* [Work to complete]: Using the data beneath this instruction, retype only the lines from the one that contains "for make in" down to the one that contains "for node in", both included, exactly as they appear.

* [Provided records]:
****************

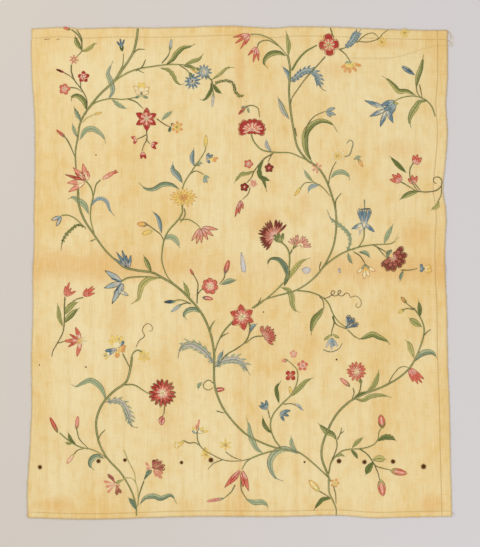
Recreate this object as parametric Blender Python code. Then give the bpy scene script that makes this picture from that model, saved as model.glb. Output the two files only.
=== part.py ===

****************

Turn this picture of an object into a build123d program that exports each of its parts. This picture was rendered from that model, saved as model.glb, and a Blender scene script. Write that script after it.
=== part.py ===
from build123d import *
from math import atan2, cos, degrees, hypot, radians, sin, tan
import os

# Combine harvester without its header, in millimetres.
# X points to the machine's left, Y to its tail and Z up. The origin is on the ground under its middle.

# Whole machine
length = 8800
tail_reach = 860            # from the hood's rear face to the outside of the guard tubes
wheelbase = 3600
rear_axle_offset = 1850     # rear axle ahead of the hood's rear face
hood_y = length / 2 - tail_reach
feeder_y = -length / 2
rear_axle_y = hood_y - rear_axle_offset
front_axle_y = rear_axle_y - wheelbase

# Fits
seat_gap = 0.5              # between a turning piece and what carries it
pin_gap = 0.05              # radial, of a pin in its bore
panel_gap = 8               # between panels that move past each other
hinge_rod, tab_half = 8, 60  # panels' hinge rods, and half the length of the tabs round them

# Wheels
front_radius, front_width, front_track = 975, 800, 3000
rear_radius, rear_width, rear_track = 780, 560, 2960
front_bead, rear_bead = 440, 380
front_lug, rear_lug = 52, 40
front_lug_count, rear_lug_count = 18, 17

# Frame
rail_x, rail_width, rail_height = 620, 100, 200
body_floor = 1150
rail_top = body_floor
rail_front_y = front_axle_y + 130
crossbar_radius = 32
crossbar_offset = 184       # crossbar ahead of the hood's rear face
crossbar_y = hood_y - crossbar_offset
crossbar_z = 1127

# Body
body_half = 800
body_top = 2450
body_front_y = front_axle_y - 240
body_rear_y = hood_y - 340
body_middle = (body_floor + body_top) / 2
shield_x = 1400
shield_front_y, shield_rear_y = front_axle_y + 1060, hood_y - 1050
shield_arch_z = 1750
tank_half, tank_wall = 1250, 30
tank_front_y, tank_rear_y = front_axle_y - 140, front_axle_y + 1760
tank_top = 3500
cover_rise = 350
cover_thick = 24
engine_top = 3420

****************

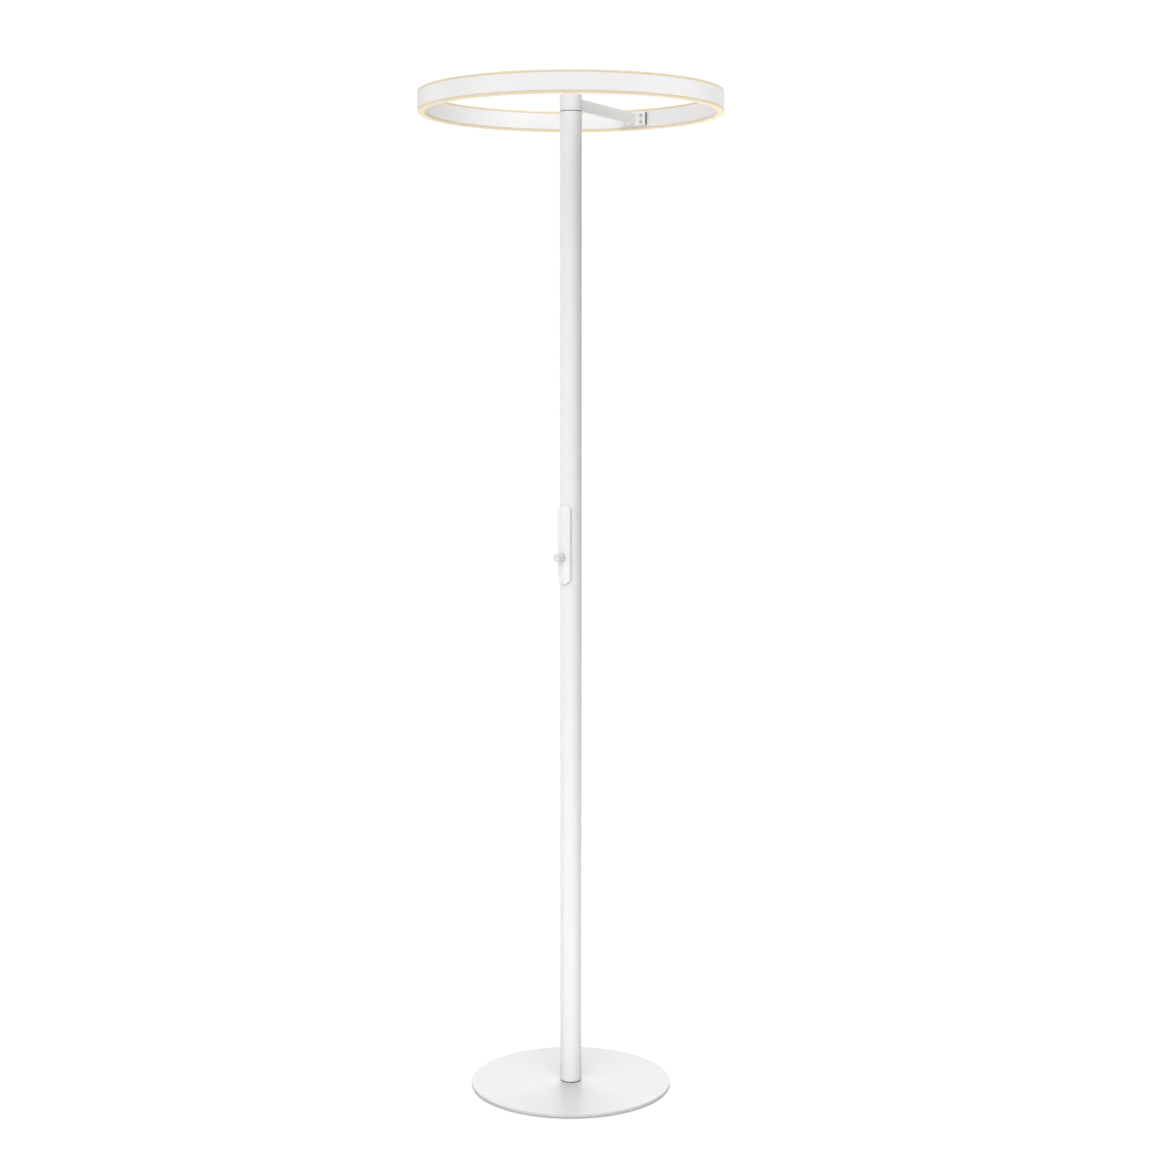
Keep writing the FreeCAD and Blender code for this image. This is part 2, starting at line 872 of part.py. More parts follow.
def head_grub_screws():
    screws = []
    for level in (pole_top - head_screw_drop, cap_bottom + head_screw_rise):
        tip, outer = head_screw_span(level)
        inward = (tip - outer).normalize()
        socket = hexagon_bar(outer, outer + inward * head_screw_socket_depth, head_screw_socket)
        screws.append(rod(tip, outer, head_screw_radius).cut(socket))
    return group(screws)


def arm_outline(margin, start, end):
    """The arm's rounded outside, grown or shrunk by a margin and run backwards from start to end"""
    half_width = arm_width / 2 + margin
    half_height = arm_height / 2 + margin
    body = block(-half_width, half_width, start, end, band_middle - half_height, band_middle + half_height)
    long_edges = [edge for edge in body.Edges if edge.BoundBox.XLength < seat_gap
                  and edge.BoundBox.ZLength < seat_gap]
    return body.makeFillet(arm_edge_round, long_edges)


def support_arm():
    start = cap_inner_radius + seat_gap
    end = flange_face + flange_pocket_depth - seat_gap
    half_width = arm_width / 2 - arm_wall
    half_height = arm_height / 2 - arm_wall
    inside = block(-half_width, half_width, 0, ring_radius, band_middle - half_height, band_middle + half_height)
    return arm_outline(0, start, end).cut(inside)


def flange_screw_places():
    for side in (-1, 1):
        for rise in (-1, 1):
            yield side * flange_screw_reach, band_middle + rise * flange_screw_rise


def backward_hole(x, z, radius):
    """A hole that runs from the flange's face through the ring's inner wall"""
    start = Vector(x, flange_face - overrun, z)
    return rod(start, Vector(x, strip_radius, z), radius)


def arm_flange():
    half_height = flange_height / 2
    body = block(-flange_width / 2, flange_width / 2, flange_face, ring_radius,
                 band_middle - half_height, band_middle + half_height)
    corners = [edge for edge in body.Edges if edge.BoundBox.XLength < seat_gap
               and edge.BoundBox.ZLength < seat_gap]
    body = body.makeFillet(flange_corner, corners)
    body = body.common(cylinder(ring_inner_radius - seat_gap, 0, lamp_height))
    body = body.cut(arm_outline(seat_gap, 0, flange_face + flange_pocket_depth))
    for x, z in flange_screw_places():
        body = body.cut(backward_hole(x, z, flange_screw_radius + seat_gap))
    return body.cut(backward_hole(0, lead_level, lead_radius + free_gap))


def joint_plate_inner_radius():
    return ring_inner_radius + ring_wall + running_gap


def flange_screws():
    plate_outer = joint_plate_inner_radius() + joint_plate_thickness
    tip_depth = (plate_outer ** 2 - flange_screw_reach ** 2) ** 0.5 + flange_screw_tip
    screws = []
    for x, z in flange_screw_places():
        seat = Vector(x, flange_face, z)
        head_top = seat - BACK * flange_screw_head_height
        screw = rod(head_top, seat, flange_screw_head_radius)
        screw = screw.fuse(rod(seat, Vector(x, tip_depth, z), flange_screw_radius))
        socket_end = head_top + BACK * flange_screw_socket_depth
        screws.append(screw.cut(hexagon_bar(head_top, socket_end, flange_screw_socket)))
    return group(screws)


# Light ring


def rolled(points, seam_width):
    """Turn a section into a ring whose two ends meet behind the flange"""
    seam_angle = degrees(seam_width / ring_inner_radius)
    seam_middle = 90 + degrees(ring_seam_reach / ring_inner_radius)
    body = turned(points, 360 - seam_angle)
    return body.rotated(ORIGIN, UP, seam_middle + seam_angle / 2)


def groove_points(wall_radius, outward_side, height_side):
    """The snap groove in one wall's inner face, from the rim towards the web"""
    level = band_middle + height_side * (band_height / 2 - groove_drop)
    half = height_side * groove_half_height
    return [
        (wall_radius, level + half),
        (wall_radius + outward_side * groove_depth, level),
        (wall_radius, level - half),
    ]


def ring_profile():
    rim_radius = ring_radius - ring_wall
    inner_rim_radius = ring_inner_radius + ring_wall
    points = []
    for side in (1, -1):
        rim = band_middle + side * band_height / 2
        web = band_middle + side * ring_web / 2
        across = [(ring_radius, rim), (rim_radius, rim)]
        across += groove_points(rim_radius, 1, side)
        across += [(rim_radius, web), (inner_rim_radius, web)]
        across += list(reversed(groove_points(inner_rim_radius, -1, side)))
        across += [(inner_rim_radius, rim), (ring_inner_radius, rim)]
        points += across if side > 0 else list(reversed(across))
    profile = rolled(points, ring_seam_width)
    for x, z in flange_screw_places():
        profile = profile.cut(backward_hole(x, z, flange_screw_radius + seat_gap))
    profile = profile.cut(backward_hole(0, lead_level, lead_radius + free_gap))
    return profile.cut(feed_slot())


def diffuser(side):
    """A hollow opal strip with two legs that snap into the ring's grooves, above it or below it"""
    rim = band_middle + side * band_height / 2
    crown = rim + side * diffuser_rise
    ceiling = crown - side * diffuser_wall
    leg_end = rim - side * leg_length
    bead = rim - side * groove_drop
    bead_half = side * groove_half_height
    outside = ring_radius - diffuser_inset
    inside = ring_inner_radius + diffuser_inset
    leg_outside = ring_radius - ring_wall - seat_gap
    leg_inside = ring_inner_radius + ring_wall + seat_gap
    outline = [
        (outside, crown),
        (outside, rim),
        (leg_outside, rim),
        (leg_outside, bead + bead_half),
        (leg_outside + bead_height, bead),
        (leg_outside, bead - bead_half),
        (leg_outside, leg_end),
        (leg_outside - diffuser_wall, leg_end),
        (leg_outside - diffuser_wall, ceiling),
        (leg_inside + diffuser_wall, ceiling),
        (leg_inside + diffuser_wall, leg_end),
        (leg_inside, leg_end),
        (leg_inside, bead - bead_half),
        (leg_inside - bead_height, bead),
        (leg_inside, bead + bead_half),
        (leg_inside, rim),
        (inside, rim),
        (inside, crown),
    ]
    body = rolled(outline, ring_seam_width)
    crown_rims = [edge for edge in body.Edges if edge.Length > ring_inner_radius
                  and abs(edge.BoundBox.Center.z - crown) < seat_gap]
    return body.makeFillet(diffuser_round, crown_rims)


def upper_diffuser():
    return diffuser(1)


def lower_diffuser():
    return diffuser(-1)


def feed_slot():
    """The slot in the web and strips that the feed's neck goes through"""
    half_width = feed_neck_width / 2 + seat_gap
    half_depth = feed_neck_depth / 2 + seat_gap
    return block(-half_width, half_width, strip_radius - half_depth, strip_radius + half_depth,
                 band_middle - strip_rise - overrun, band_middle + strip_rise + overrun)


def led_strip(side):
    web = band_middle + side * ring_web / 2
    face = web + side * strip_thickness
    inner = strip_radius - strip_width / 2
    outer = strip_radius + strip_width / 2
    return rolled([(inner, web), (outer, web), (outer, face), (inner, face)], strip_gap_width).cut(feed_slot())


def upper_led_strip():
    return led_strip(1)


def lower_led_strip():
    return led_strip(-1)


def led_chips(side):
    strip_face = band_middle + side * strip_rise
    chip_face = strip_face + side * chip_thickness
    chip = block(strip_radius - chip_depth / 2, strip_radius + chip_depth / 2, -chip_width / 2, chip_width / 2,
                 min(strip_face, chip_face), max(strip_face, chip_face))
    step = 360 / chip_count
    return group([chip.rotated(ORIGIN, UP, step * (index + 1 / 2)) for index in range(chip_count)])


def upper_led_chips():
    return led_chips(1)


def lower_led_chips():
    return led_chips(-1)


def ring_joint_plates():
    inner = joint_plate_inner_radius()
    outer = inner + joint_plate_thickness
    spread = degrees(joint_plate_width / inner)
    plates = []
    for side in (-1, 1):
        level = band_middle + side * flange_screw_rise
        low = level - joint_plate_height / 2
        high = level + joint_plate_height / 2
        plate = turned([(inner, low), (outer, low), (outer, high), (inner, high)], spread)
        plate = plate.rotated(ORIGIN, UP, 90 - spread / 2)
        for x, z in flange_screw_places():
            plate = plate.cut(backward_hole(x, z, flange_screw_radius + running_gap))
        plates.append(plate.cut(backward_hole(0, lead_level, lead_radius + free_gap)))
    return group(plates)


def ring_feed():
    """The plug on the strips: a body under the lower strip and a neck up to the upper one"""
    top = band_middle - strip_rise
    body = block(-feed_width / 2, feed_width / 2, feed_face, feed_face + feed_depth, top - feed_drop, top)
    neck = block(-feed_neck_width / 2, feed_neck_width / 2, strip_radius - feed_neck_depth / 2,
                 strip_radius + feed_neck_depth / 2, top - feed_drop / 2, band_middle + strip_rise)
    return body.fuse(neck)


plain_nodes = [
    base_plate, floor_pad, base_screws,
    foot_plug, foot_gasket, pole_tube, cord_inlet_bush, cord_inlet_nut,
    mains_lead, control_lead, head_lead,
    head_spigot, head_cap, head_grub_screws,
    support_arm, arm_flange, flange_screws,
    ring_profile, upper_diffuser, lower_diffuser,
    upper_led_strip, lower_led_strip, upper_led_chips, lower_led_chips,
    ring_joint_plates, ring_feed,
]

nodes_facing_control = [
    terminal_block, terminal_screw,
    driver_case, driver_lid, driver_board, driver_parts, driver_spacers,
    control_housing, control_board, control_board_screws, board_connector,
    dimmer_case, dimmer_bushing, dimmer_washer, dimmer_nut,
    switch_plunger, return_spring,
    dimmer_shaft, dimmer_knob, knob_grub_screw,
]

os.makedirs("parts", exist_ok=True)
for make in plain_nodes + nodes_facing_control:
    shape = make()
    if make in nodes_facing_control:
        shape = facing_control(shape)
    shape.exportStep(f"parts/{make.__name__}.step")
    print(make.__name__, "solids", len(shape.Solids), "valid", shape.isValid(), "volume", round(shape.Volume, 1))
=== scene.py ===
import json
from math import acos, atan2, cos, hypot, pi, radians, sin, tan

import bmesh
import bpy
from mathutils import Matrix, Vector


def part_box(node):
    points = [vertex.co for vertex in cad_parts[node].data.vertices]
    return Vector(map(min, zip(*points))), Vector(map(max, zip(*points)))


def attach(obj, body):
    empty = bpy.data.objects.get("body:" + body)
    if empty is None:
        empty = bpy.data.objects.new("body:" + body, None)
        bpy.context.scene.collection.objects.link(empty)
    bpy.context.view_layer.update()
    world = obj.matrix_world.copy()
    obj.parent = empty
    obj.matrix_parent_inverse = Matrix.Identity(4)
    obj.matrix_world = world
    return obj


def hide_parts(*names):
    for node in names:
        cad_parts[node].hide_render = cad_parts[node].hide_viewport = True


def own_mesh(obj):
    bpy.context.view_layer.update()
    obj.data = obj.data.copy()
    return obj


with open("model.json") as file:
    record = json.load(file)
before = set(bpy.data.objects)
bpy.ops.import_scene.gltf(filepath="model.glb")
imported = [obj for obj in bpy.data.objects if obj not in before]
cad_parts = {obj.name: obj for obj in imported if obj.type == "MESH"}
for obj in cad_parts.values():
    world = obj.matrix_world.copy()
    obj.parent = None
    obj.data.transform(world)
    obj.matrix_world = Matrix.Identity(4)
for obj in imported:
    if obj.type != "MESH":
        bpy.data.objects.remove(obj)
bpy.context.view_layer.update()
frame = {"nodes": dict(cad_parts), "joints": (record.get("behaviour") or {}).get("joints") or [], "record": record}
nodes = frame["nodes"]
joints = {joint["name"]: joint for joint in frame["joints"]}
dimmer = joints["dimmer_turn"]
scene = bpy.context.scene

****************

* [Final answer]:
for make in plain_nodes + nodes_facing_control:
    shape = make()
    if make in nodes_facing_control:
        shape = facing_control(shape)
    shape.exportStep(f"parts/{make.__name__}.step")
    print(make.__name__, "solids", len(shape.Solids), "valid", shape.isValid(), "volume", round(shape.Volume, 1))
=== scene.py ===
import json
from math import acos, atan2, cos, hypot, pi, radians, sin, tan

import bmesh
import bpy
from mathutils import Matrix, Vector


def part_box(node):
    points = [vertex.co for vertex in cad_parts[node].data.vertices]
    return Vector(map(min, zip(*points))), Vector(map(max, zip(*points)))


def attach(obj, body):
    empty = bpy.data.objects.get("body:" + body)
    if empty is None:
        empty = bpy.data.objects.new("body:" + body, None)
        bpy.context.scene.collection.objects.link(empty)
    bpy.context.view_layer.update()
    world = obj.matrix_world.copy()
    obj.parent = empty
    obj.matrix_parent_inverse = Matrix.Identity(4)
    obj.matrix_world = world
    return obj


def hide_parts(*names):
    for node in names:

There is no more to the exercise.